La Cour souligne que, pour des réclamations de faible valeur pécuniaire, comme celle de TSL, « les sommes potentiellement recouvrées seraient englouties par les frais d’arbitrage11 », notamment en raison de la nomination de trois arbitres.

Points à retenir

  • Premièrement, la Cour d’appel confirme que les conditions générales d’HQ constituent un contrat d’adhésion.
  • Deuxièmement, cette décision balise l’examen superficiel de la preuve documentaire au dossier que la Cour supérieure doit réaliser dans le cadre d’une demande de renvoi à l’arbitrage. Cette décision confirme que des facteurs tels que la nature des parties, le montant de la réclamation et le texte de la clause d’arbitrage peuvent être considérés par la Cour sans dépasser le cadre d’un « examen superficiel ».
  • Troisièmement, tout en rappelant l’importance de l’arbitrage conventionnel et son « efficacité en matière de résolution de différends », la Cour fait obstacle à l’arbitrage dans ce dossier, en présence d’une clause d’arbitrage pourtant parfaite liant les deux parties au litige. La Cour priorise dans cette affaire l’accès à la justice, qui était compromis en raison du déséquilibre entre le montant de la réclamation (253 128 $) et les frais probables d’un arbitrage devant trois arbitres.
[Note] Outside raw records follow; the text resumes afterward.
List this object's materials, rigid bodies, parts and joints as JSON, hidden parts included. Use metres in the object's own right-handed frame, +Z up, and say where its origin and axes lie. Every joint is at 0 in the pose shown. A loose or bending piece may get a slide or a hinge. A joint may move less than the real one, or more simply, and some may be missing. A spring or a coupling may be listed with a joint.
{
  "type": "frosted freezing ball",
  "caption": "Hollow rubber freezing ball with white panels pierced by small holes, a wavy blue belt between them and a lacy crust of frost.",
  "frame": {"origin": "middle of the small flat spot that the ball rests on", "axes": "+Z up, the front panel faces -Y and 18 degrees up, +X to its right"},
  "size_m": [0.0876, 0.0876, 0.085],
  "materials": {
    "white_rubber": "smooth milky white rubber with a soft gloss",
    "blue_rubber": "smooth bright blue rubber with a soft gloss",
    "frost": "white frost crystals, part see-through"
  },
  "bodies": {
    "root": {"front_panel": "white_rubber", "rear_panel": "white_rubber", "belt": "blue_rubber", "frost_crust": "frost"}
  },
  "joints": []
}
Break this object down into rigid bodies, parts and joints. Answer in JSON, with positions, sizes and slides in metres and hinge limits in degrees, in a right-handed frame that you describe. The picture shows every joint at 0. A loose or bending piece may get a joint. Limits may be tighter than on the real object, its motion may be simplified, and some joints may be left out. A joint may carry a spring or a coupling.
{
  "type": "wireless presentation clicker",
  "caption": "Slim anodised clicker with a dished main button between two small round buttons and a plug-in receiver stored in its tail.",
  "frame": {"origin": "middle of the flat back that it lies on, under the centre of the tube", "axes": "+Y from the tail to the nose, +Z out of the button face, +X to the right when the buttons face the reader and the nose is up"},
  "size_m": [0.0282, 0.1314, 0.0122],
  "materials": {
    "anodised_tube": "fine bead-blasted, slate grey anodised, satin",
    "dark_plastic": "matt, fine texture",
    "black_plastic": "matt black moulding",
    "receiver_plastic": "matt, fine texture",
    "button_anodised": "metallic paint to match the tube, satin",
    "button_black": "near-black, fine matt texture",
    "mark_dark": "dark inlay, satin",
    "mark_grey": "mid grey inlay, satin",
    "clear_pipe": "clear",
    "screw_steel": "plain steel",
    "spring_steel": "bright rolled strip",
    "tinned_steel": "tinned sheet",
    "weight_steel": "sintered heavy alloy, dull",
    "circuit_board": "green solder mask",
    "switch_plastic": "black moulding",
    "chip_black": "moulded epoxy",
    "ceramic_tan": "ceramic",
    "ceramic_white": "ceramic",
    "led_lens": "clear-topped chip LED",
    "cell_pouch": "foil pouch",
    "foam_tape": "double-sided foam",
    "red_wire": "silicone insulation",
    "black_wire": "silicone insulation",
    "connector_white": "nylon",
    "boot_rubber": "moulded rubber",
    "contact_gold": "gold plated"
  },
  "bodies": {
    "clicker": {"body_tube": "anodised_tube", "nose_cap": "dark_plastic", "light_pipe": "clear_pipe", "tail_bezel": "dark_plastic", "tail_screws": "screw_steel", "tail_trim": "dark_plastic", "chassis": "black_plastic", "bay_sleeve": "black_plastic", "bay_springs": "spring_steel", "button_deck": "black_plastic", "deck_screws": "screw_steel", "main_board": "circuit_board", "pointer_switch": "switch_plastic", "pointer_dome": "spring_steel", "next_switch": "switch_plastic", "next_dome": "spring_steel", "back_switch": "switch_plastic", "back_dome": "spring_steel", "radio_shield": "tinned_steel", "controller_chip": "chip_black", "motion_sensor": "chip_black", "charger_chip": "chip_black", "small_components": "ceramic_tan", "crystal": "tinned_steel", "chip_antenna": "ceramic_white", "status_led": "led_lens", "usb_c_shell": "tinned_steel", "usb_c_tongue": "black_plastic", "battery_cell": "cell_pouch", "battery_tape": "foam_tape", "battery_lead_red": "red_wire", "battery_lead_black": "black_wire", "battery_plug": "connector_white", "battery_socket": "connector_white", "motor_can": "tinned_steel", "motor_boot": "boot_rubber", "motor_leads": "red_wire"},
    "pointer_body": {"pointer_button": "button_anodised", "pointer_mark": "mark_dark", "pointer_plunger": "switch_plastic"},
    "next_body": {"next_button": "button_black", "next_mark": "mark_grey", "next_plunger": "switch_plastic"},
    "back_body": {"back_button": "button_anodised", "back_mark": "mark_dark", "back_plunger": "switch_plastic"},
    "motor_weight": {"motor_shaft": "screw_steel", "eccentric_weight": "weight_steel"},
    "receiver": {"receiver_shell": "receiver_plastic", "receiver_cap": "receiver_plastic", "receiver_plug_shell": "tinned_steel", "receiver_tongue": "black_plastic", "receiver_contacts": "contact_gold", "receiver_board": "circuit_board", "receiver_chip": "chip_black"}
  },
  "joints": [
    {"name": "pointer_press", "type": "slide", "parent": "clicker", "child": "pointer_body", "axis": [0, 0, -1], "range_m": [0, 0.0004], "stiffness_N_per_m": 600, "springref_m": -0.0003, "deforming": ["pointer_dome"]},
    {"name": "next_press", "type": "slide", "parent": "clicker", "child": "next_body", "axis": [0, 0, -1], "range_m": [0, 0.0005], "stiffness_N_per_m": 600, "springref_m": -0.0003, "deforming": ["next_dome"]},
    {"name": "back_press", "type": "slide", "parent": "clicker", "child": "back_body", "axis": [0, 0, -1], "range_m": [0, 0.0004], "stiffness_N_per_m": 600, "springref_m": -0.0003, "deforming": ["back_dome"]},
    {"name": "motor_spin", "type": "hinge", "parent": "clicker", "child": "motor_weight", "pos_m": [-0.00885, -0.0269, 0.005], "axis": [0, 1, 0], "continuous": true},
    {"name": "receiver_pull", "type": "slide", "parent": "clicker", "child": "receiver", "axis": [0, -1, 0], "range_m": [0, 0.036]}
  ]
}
Les commentaires de la Cour sur la nécessité de moduler les stipulations d’une clause d’arbitrage dans des conditions générales s’appliquant à une multitude de contrats sont particulièrement intéressants. Notamment, les suggestions (i) de moduler le nombre d’arbitres en fonction de la valeur du montant en litige et (ii) de prévoir une procédure simplifiée ou accélérée pour les réclamations de faible valeur méritent réflexion12.